RAGIONI DELLA DECISIONE
Il primo motivo di ricorso -ricorso la cui cognizione non è preclusa dalla mancata indicazione nella rubrica di ciascun motivo
del parametro cassatorio che ne giustifica l’introduzione, trattandosi di indicazione superflua se dal tenore del motivo si renda, come qui, comprensibile il contenuto della censura ed il parametro evocato -con cui si lamenta l’erroneità dell’impugnata decisione per aver ritenuto che la natura affidata del conto dovesse essere provata per iscritto, quantunque all’epoca della sua costituzione non era prevista l’adozione di una forma vincolata, sicché il diverso intendimento fatto valere dal decidente urtava contro il divieto di retroattività della legge e contro l’evidenza dei fatti incontrovertibilmente attestanti la natura affidata del conto, è fondato e merita integrale adesione con conseguente assorbimento dei restanti motivi di ricorso.

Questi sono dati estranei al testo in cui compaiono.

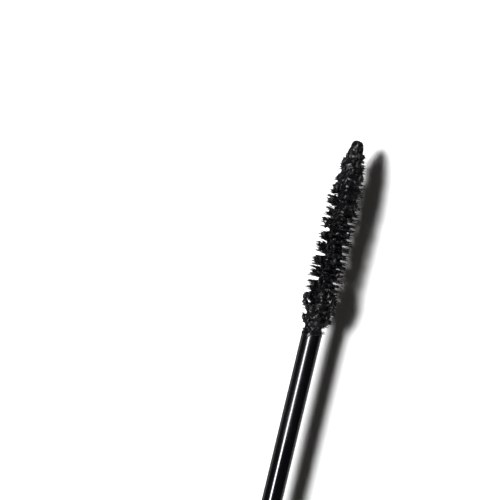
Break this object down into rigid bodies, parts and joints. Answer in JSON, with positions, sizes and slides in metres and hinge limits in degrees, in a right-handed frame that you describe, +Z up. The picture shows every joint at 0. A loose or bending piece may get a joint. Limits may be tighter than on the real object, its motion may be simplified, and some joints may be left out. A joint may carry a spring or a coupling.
{
  "type": "mascara tube with wand",
  "caption": "Round mascara tube lying open, its wand drawn out: cap, straight rod and tapered twisted-wire brush, with a bayonet neck and wiper.",
  "frame": {"origin": "centre of the face that the bottle stands on", "axes": "+X along the tube's axis, from the bottle's base to the cap; +Z up, with the tube lying on its side"},
  "size_m": [0.2293, 0.015, 0.015],
  "materials": {
    "shell_black": "moulded, high gloss",
    "plug_black": "moulded, semi-gloss",
    "label": "blank satin sticker",
    "vial_natural": "natural polypropylene, greyed by the formula inside it",
    "collar_metal": "dark metallised plastic",
    "wiper_black": "soft moulded elastomer",
    "mascara": "thick wet cream",
    "foam_white": "closed-cell foam",
    "cap_black": "moulded, high gloss",
    "disc_metal": "dark metallised plastic",
    "weight_steel": "turned steel",
    "inner_cap_natural": "natural polypropylene",
    "rod_black": "moulded, high gloss",
    "wire_steel": "drawn stainless wire",
    "fibre_black": "nylon fibres, loaded with mascara"
  },
  "bodies": {
    "bottle": {"bottle_shell": "shell_black", "base_plug": "plug_black", "base_label": "label", "inner_bottle": "vial_natural", "neck_collar": "collar_metal", "wiper": "wiper_black", "formula": "mascara"},
    "seal": {"seal_washer": "foam_white"},
    "wand": {"cap_shell": "cap_black", "cap_end_disc": "disc_metal", "cap_weight": "weight_steel", "inner_cap": "inner_cap_natural", "rod": "rod_black", "brush_wire": "wire_steel", "bristles": "fibre_black"}
  },
  "joints": [
    {"name": "wand_pull", "type": "slide", "parent": "bottle", "child": "seal", "axis": [1, 0, 0], "range_m": [-0.107, 0], "deforming": ["bristles"]},
    {"name": "cap_turn", "type": "hinge", "parent": "seal", "child": "wand", "pos_m": [0.192, 0, 0], "axis": [1, 0, 0], "range_deg": [-90, 0]}
  ]
}
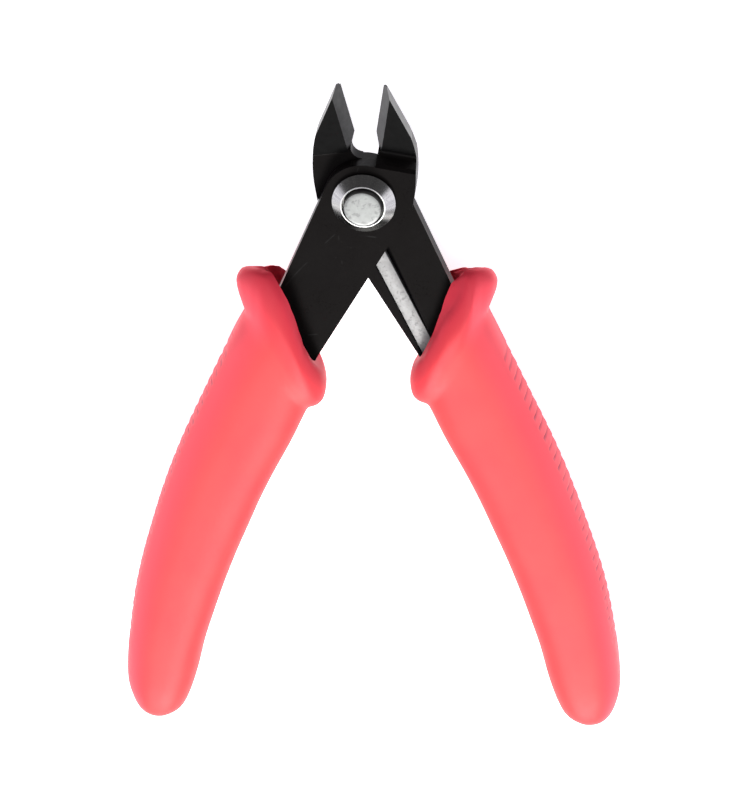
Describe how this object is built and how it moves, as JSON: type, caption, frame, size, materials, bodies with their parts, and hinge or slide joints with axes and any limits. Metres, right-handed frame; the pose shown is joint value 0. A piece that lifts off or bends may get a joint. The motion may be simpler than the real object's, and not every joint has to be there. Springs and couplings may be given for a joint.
{
  "type": "diagonal cutting pliers",
  "caption": "Small flush-cutting diagonal pliers: two lapped steel halves on one pivot, angled jaws, a leaf return spring and flared moulded grips.",
  "frame": {"origin": "on the pivot axis, at the flat back face of the pivot pin's head", "axes": "+Y towards the jaws and away from the handles, +X to the right, +Z along the pivot towards the bevelled side of the jaws"},
  "size_m": [0.0822, 0.1206, 0.0139],
  "materials": {
    "blackened_steel": "black oxide, satin, with ground bevels on the jaws",
    "turned_steel": "turned bright",
    "spring_steel": "bare rolled",
    "coral_grip": "matte moulded vinyl"
  },
  "bodies": {
    "rear_body": {"rear_half": "blackened_steel", "pivot_pin": "turned_steel", "pivot_collar": "turned_steel", "return_spring": "spring_steel", "right_grip": "coral_grip"},
    "front_body": {"front_half": "blackened_steel", "left_grip": "coral_grip"}
  },
  "joints": [
    {"name": "jaw_pivot", "type": "hinge", "parent": "rear_body", "child": "front_body", "pos_m": [0, 0, 0.0041], "axis": [0, 0, 1], "range_deg": [0, 18.5], "stiffness_Nm_per_rad": 1.5, "springref_deg": -8.59, "deforming": ["return_spring"]}
  ]
}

Questa Corte, esaminando, da ultimo con la sentenza 34997/2023, la questione della configurabilità di un affidamento di fatto, in relazione a talune prassi bancarie correnti prima della l. 17 febbraio 1992, n. 154 e dell’art. 117 TUB, prescrittivi della forma scritta per i contratti bancari, si è detta nuovamente convinta, sulla scorta di un avviso già esternato con riferimento al campo della revocatoria fallimentare delle rimesse in conto corrente eseguite dal fallito da Cass. 17090/2008 -e ancor prima tra le altre da Cass. 3842/1996 e da Cass. 2915/1992 -che «nel regime previgente all’entrata in vigore della L. n. 154 del 1992, art. 3, il quale ha imposto l’obbligo della forma scritta ai contratti relativi alle operazioni e ai servizi bancari, era consentita la conclusione per facta concludentia di un contratto di apertura di credito, alla luce del comportamento rilevante della banca» ed, in coerenza con questa impostazione, ha ritenuto che la prova dell’affidamento possa ritrarsi anche a mezzo di un ragionamento critico, posto che «le presunzioni semplici sono sicuramente delle prove», per come sono disciplinate dal codice civile e che alla loro utilizzabilità non fa scudo il divieto sancito dall’art. 2725 cod. civ., a cui si riporta l’art. 2729, comma 2,
cod. civ., «evidentemente inapplicabile ai contratti di apertura di credito conclusi in epoca in cui i medesimi non dovevano stipularsi per iscritto a pena di nullità».
Poiché la Corte d’Appello con la sentenza in disamina ha del tutto escluso che, nel regime vigente al tempo della sua costituzione, la prova dell’affidamento di cui intende giovarsi l’impugnante per dimostrare la natura ripristinatoria delle rimesse da essa effettuate e così controbattere alla prescrizione eccepitane dalla banca, possa ricavarsi anche per facta concludentia , ne discende, alla luce del riportato principio di diritto, l’erroneità del pronunciamento così adottato e la necessità perciò della sua doverosa cassazione con rinvio della causa al giudice a quo per la rinnovazione del giudizio.
P.Q.M.
Accoglie il primo motivo di ricorso, dichiara assorbiti i restanti, cassa l’impugnata sentenza nei limiti del motivo accolto e rinvia la causa avanti alla Corte d’Appello di Salerno che, in altra composizione, provvederà pure alla liquidazione delle spese del presente giudizio. Cosi deciso in Roma nella camera di consiglio della I sezione civile il giorno 5.4.2024.